Previsioni 1977 - 1978

Per quanto le previsioni siano estremamente difficili in quesito momento, è sempre opportuno tenerle presenti, anche per verificarle di volta in volta. Fra le tante formulate da enti specializzati e da privati, riteniamo molto serie e credibili quelle della IBM, che riproduciamo.
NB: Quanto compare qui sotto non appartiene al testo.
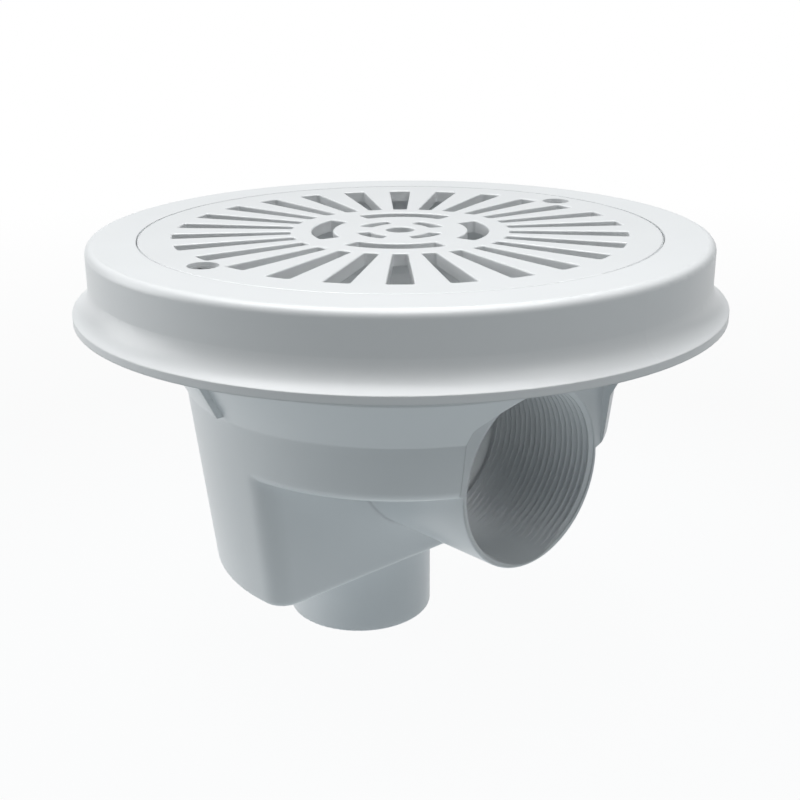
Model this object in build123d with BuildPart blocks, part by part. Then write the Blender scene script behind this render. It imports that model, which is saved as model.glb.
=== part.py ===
from build123d import *
import os
from math import acos, cos, degrees, radians, sin, sqrt, tan

# Pool main drain: a round moulded body with a threaded side outlet, a threaded bottom port and a
# slotted grille held down by two countersunk screws. Millimetres. The origin is the centre of the
# top face, +Z is up and the outlet points along +X. Depths are measured down from the top face.

# Rim and flange
rim_width = 16.1
rim_round = 2.5
cove_radius = 9.0
flange_reach = 5.4
flange_top_depth = 21.2
flange_thickness = 2.5
wall = 3.0

# Grille and its seat, the slots' rings counted from the centre outwards
grille_radius = 85.6
grille_gap = 0.3
grille_thickness = 4.0
grille_edge_round = 0.5
centre_hole_radius = 4.6
short_arc_land = 5.6
short_arc_width = 4.7
short_arc_span = 50.0
wide_arc_land = 7.4
wide_arc_width = 7.0
wide_arc_span = 66.6
slot_count = 26
slot_land = 6.9
slot_rim_land = 10.9
slot_inner_width = 4.6
slot_outer_width = 7.9
slot_beside_screw_cut = 2.0
slot_corner = 0.9

# Bowl and sump: an upright neck under the seat, a flare down to the crease, a drafted wall below it
seat_ledge = 4.6
flare_reach = 8.1
flare_angle = 27.5
crease_height = 18.7
bowl_floor_rise = 1.0
bowl_draft = 6.4
bowl_edge_round = 4.0
sump_flat_x = 14.5
sump_floor_drop = 13.4
sump_corner = 8.0
sump_edge_round = 2.0
sump_inner_edge_round = 1.0

# Side outlet, 2 inch pipe thread
outlet_depth = 69.0
outlet_wall = 0.8
outlet_edge_round = 0.4
outlet_draft = 1.1
outlet_thread_radius = 29.807
outlet_thread_length = 45.0
outlet_bore_radius = 28.328

# Flat pocket in the bowl's wall round the outlet's mouth
pocket_set_in = 10.6
pocket_side_land = 1.9
pocket_arch_land = 10.4
pocket_corner = 2.0

# Bottom port, 1 1/2 inch pipe thread
port_x = -24.0
port_wall = 2.6
port_length = 33.5
port_edge_round = 1.0
port_thread_radius = 23.902
port_thread_length = 28.0
port_bore_radius = 22.423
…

Esse riguardano il ciclo economico alla fine del 1976, e nei prossimi due anni 1977 e 1978. Secondo queste previsioni, il 1977 sarebbe l'anno "peggiore".
Negli ultimi mesi del 1976:
- stagnazione o anche moderato declino della domanda in generale e della produzione;
- qualche pressione sulla lira sul finire dell'anno contenuta tuttavia entro limiti tollerabili;
- lieve rallentamento nelle pressioni inflazionistiche;
- deficit della bilancia corrente più contenuto rispetto ai primi mesi dell'anno in relazione sia a un contenimento delle importazioni che al favorevole sviluppo delle esportazioni per effetto anche del precedente deprezzamento della lira.

Nel 1977:
- stagnazione dell'attività economica prolungata sin verso la metà dell'anno;
- ripresa moderata nel secondo semestre;
- contenimento dell'inflazione;
- qualche ulteriore miglioramento della bilancia dei pagamenti.

Nel 1978:
- continuazione della ripresa su tassi comunque assai contenuti rispetto a quelli storici medi.
In questo quadro, assai incerto, il Reddito Nazionale Lordo dovrebbe crescere quest'anno del 3,4% in termini di volume (non viene perciò nemmeno recuperata integralmente la flessione registrata nel 1975), cui farebbe seguito una crescita dell'1,8% e del 3,8% rispettivamente per il 1977 e il .1.978.


Bonus e Malus

Terminiamo questa breve rassegna dello stato della congiuntura dell'economia italiana verso la fine di autunno, sintetizzando gli aspetti più notevoli.

Bonus
- Consistente, generalizzata e prolungata ripresa della produzione industriale;
- Idem per la produzione siderurgica;
- Idem per la produzione di cemento;
- Aumento della produzione e del consumo di energia elettrica;
- Aumento della produzione e della immatricolazione di autoveicoli;
- Lieve diminuzione dell'assenteismo;
- Mantenimento del livello di occupazione, ad eccezione di. quella dei giovani.

Malus

- Lira sempre in grave pericolo;
- Tassa sull'acquisto di valuta estera;
- Forte riduzione delle risorse disponibili presso la Banca d'Italia;
- Inarrestabile aumento del disavanzo della bilancia commerciale e di quella dei pagamenti internazionali (causa principale della debolezza della lira);
- Crescente e gravoso indebitamento con l'estero;
- Altissimo costo del danaro (giunto alla soglia del 25 per cento di interessi bancari);
- Aumento dei prezzi (18 per cento per il costo della vita negli ultimi dodici mesi) e della scala mobile (+4 punti per il triennio novembre -gennaio 1977);
- Sempre carente l'attività edilizia e delle costruzioni;
- Una gragnuola di nuove tasse e soprattasse, di rincari di tariffe, di inasprimenti di costi di produzione;
- Prospettive di diminuzione del reddito nazionale e scarse possibilità di investimenti produttivi;
- Difficile e delicata posizione di un governo, efficiente in se stesso, sostenuto non da una maggioranza, ma da una estesa astensione, che potrebbe venire a mancare da un giorno all'altro.